Senate Bill 227 (Leyva, D-Chino) would assess additional hospital penalties for those that violate staffing ratios. Throughout this year, we’ve not wavered in our stance that these penalties are duplicative and excessive. We continue to oppose the bill, but want you to be aware of several changes we’ve secured that significantly mitigate its impact on your hospitals.
- CHA secured an amendment that reduces the penalties by half of what was introduced earlier this year.
- We won an amendment that excludes from penalty times when hospitals are out of ratio due to “unforeseen and unpredictable” circumstances, restoring critical flexibility in managing the ratio requirements.
- We successfully removed a provision that would have prescribed a rigid process for hospitals to follow in meeting required nurse staffing levels, going so far as to dictate that hospitals exhaust their list of “on-call” nurses before assigning a charge nurse.

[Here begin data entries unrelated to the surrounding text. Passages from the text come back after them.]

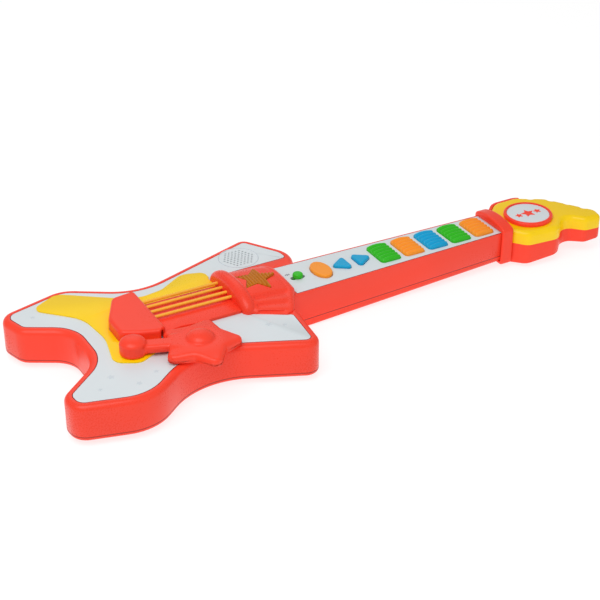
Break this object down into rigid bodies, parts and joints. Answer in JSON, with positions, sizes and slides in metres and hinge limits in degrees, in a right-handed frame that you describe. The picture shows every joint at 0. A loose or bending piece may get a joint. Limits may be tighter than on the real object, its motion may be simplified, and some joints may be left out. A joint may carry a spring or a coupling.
{
  "type": "toy electric guitar",
  "caption": "Toy electric guitar lying on its back: horned body with a star whammy bar, fluted neck cover with a star lens, keyed neck and scalloped head.",
  "frame": {"origin": "on the back's rest plane, on the neck's centre line, where the neck leaves the joint cover", "axes": "+X along the neck towards the head, +Z out of the face"},
  "size_m": [0.4887, 0.1692, 0.0455],
  "materials": {
    "red_plastic": "satin gloss",
    "white_plastic": "satin gloss",
    "yellow_plastic": "satin gloss",
    "orange_plastic": "satin gloss",
    "green_plastic": "satin gloss",
    "blue_plastic": "satin gloss",
    "string_plastic": "pearl",
    "amber_lens": "clear, ribbed",
    "circuit_board": "satin",
    "black_part": "matt",
    "clear_lamp": "clear",
    "key_rubber": "matt",
    "steel_part": "zinc plated",
    "spring_steel": "bright",
    "magnet_iron": "plated",
    "cone_paper": "matt",
    "cell_can": "printed sleeve"
  },
  "bodies": {
    "body": {"front_shell": "red_plastic", "back_shell": "red_plastic", "bridge_block": "red_plastic", "string_base": "red_plastic", "joint_cover": "red_plastic", "nut_collar": "red_plastic", "head_base": "red_plastic", "badge_ring": "red_plastic", "face_panel": "white_plastic", "finger_panel": "white_plastic", "badge_disc": "white_plastic", "pickguard": "yellow_plastic", "head_cover": "yellow_plastic", "string_1": "string_plastic", "string_2": "string_plastic", "string_3": "string_plastic", "string_4": "string_plastic", "star_lens": "amber_lens", "slide_switch": "black_part", "sound_chip": "black_part", "bar_switches": "black_part", "speaker_ring": "black_part", "switch_board": "circuit_board", "key_board": "circuit_board", "main_board": "circuit_board", "lamp_board": "circuit_board", "bar_board": "circuit_board", "key_mat": "key_rubber", "star_lamp": "clear_lamp", "case_screws": "steel_part", "head_screws": "steel_part", "speaker_basket": "steel_part", "cell_contacts": "spring_steel", "whammy_spring": "spring_steel", "speaker_magnet": "magnet_iron", "speaker_cone": "cone_paper", "cells": "cell_can"},
    "whammy": {"whammy_bar": "red_plastic", "whammy_cam": "black_part", "whammy_screw": "steel_part"},
    "door": {"battery_door": "red_plastic", "door_screw": "steel_part"},
    "slider": {"power_slider": "green_plastic"},
    "oval": {"oval_button": "orange_plastic"},
    "arrow_1": {"arrow_button_1": "blue_plastic"},
    "arrow_2": {"arrow_button_2": "blue_plastic"},
    "note_1": {"key_1": "green_plastic"},
    "note_2": {"key_2": "orange_plastic"},
    "note_3": {"key_3": "blue_plastic"},
    "note_4": {"key_4": "green_plastic"},
    "note_5": {"key_5": "orange_plastic"}
  },
  "joints": [
    {"name": "whammy_swing", "type": "hinge", "parent": "body", "child": "whammy", "pos_m": [-0.097, -0.0585, 0.033], "axis": [0, 0, 1], "range_deg": [-4, 8], "stiffness_Nm_per_rad": 0.3},
    {"name": "key_1_press", "type": "slide", "parent": "body", "child": "note_1", "axis": [0, 0, -1], "range_m": [0, 0.0015], "stiffness_N_per_m": 600, "springref_m": -0.001},
    {"name": "key_2_press", "type": "slide", "parent": "body", "child": "note_2", "axis": [0, 0, -1], "range_m": [0, 0.0015], "stiffness_N_per_m": 600, "springref_m": -0.001},
    {"name": "key_3_press", "type": "slide", "parent": "body", "child": "note_3", "axis": [0, 0, -1], "range_m": [0, 0.0015], "stiffness_N_per_m": 600, "springref_m": -0.001},
    {"name": "key_4_press", "type": "slide", "parent": "body", "child": "note_4", "axis": [0, 0, -1], "range_m": [0, 0.0015], "stiffness_N_per_m": 600, "springref_m": -0.001},
    {"name": "key_5_press", "type": "slide", "parent": "body", "child": "note_5", "axis": [0, 0, -1], "range_m": [0, 0.0015], "stiffness_N_per_m": 600, "springref_m": -0.001},
    {"name": "oval_press", "type": "slide", "parent": "body", "child": "oval", "axis": [0, 0, -1], "range_m": [0, 0.0015], "stiffness_N_per_m": 600, "springref_m": -0.001},
    {"name": "arrow_1_press", "type": "slide", "parent": "body", "child": "arrow_1", "axis": [0, 0, -1], "range_m": [0, 0.0015], "stiffness_N_per_m": 600, "springref_m": -0.001},
    {"name": "arrow_2_press", "type": "slide", "parent": "body", "child": "arrow_2", "axis": [0, 0, -1], "range_m": [0, 0.0015], "stiffness_N_per_m": 600, "springref_m": -0.001},
    {"name": "power_slide", "type": "slide", "parent": "body", "child": "slider", "axis": [1, 0, 0], "range_m": [-0.0035, 0.0035]},
    {"name": "door_swing", "type": "hinge", "parent": "body", "child": "door", "pos_m": [-0.0422, -0.003, 0], "axis": [0, -1, 0], "range_deg": [0, 95]}
  ]
}
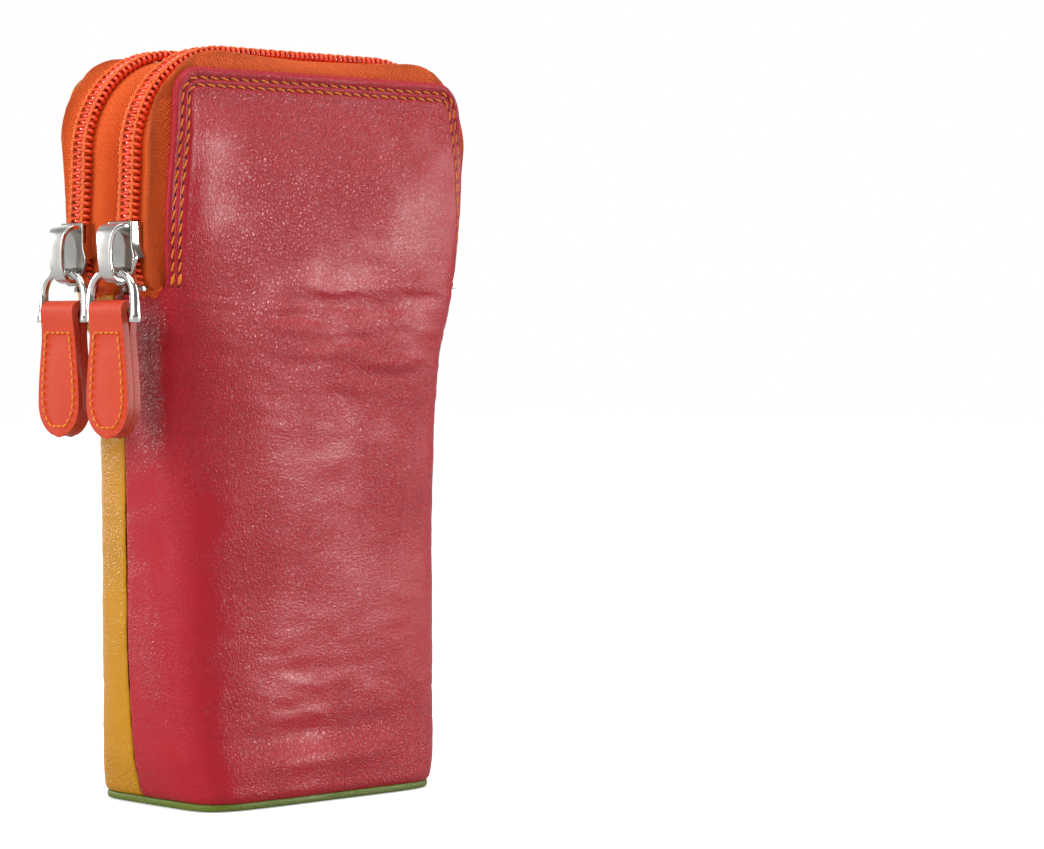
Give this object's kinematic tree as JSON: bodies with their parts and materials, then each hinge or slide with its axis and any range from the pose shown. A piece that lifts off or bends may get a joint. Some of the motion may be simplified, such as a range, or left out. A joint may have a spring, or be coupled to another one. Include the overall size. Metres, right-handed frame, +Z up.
{
  "type": "double glasses case",
  "caption": "Upright leather glasses case with front and back zipped pockets, hinged upper flaps, zip sliders, swinging rings and folded leather pull tabs.",
  "frame": {"origin": "centre of the base's underside, where the case stands", "axes": "+Z up along the case, front panel faces -Y, zip pulls on the -X side"},
  "size_m": [0.105, 0.0444, 0.1757],
  "materials": {
    "pink_leather": "fine grained, soft sheen",
    "yellow_leather": "fine grained, soft sheen",
    "green_leather": "fine grained",
    "orange_leather": "smooth, matt",
    "orange_tape": "woven",
    "red_coil": "glossy nylon",
    "chrome": "polished",
    "lining": "woven",
    "board": "stiff fibre board",
    "orange_thread": "waxed thread",
    "brown_thread": "waxed thread"
  },
  "bodies": {
    "case": {"base_panel": "green_leather", "base_board": "board", "divider": "lining", "front_panel": "pink_leather", "front_pocket_lining": "lining", "front_inner_tape": "orange_tape", "front_inner_coil": "red_coil", "front_inner_top_stop": "chrome", "front_outer_top_stop": "chrome", "front_retainer_box": "chrome", "back_panel": "yellow_leather", "back_pocket_lining": "lining", "back_inner_tape": "orange_tape", "back_inner_coil": "red_coil", "back_inner_top_stop": "chrome", "back_outer_top_stop": "chrome", "back_retainer_box": "chrome"},
    "front_flap": {"front_flap": "pink_leather", "front_flap_lining": "lining", "front_edge_seam": "orange_thread", "front_hem_seam": "orange_thread", "front_outer_tape": "orange_tape", "front_outer_coil": "red_coil"},
    "front_slider": {"front_slider_body": "chrome", "front_slider_crown": "chrome"},
    "front_pull_ring": {"front_pull_ring": "chrome", "front_pull_pin": "chrome"},
    "front_pull_tab": {"front_pull_tab": "orange_leather"},
    "back_flap": {"back_flap": "yellow_leather", "back_flap_lining": "lining", "back_edge_seam": "brown_thread", "back_hem_seam": "brown_thread", "back_outer_tape": "orange_tape", "back_outer_coil": "red_coil"},
    "back_slider": {"back_slider_body": "chrome", "back_slider_crown": "chrome"},
    "back_pull_ring": {"back_pull_ring": "chrome", "back_pull_pin": "chrome"},
    "back_pull_tab": {"back_pull_tab": "orange_leather"}
  },
  "joints": [
    {"name": "front_flap_fold", "type": "hinge", "parent": "case", "child": "front_flap", "pos_m": [0, -0.02215, 0.12815], "axis": [1, 0, 0], "range_deg": [0, 75], "deforming": ["front_outer_tape", "front_outer_coil", "front_inner_tape", "front_inner_coil"]},
    {"name": "front_slider_run", "type": "slide", "parent": "case", "child": "front_slider", "axis": [0, 0, 1], "range_m": [0, 0.015], "deforming": ["front_outer_tape", "front_outer_coil", "front_inner_tape", "front_inner_coil"]},
    {"name": "front_ring_swing", "type": "hinge", "parent": "front_slider", "child": "front_pull_ring", "pos_m": [-0.0528, -0.0092, 0.12325], "axis": [0, 1, 0], "range_deg": [-3, 120]},
    {"name": "front_tab_swing", "type": "hinge", "parent": "front_pull_ring", "child": "front_pull_tab", "pos_m": [-0.0528, -0.0092, 0.11435], "axis": [0, -1, 0], "range_deg": [-120, 10]},
    {"name": "back_flap_fold", "type": "hinge", "parent": "case", "child": "back_flap", "pos_m": [0, 0.02215, 0.12815], "axis": [-1, 0, 0], "range_deg": [0, 75], "deforming": ["back_outer_tape", "back_outer_coil", "back_inner_tape", "back_inner_coil"]},
    {"name": "back_slider_run", "type": "slide", "parent": "case", "child": "back_slider", "axis": [0, 0, 1], "range_m": [0, 0.015], "deforming": ["back_outer_tape", "back_outer_coil", "back_inner_tape", "back_inner_coil"]},
    {"name": "back_ring_swing", "type": "hinge", "parent": "back_slider", "child": "back_pull_ring", "pos_m": [-0.0528, 0.0092, 0.12325], "axis": [0, 1, 0], "range_deg": [-3, 120]},
    {"name": "back_tab_swing", "type": "hinge", "parent": "back_pull_ring", "child": "back_pull_tab", "pos_m": [-0.0528, 0.0092, 0.11435], "axis": [0, -1, 0], "range_deg": [-120, 10]}
  ]
}
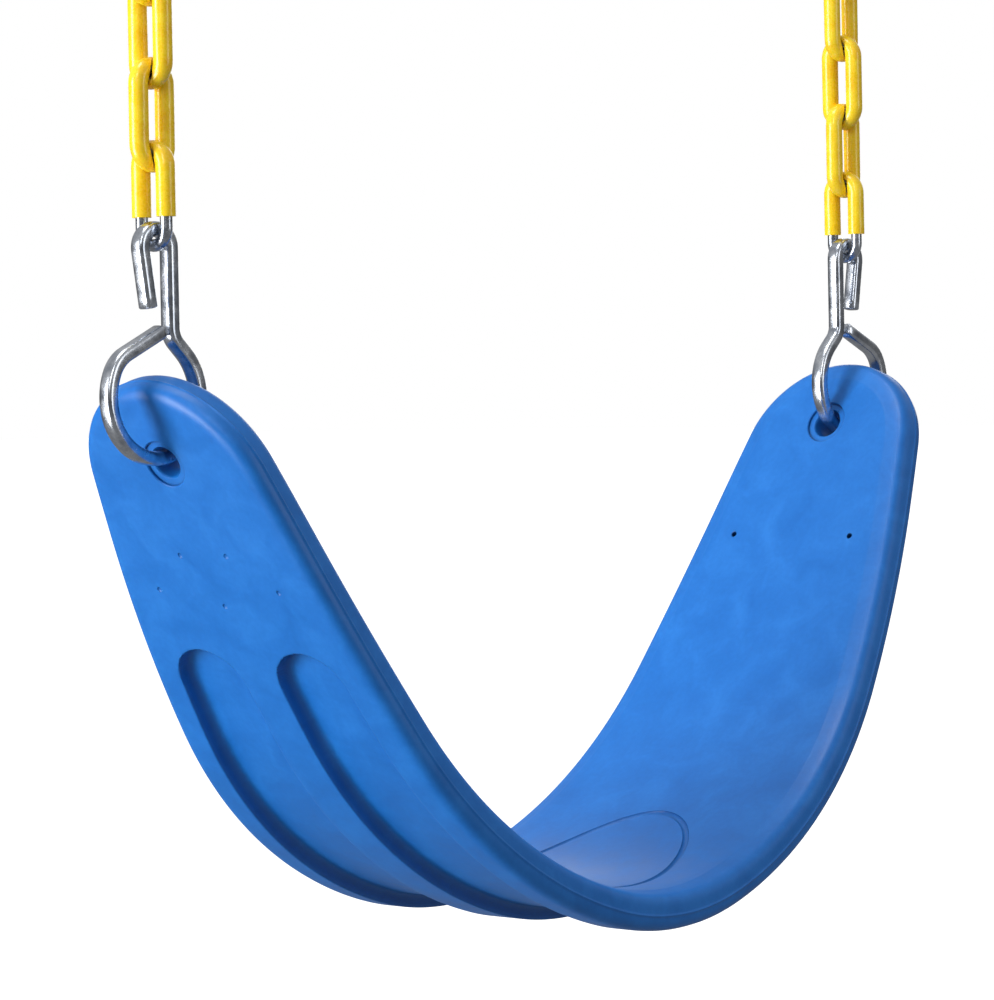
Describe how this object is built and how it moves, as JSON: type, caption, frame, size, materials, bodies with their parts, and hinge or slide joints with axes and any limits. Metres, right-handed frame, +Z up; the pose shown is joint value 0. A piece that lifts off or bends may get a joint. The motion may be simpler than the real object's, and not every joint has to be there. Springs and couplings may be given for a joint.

With the help of letters, emails, visits, and calls to legislators from many of you, we’ve been successful in assuring lawmakers that everyone – hospitals, patients, and nurses – is better off when clinical professionals retain some autonomy when it comes to decisions about their own patients.
And you helped us educate legislators on the fact that not all hospitals have the same options for nurse coverage, especially in rural areas of the state, and that patient needs can shift minute-to-minute, where surge events can unexpectedly demand resources and staff in a way that doesn’t align with staffing ratios, exposing hospitals to the unjustified threat of violations.
CHA’s efforts on SB 227 reflect our partnership on multiple levels before lawmakers, regulators, and the public: connecting each dot necessary to ultimately tell the complete hospital story. We’ll press on in our fight against the financial penalties in SB 227 — and we’ll continue to support you in your mission of care by helping others more fully understand how you accomplish it.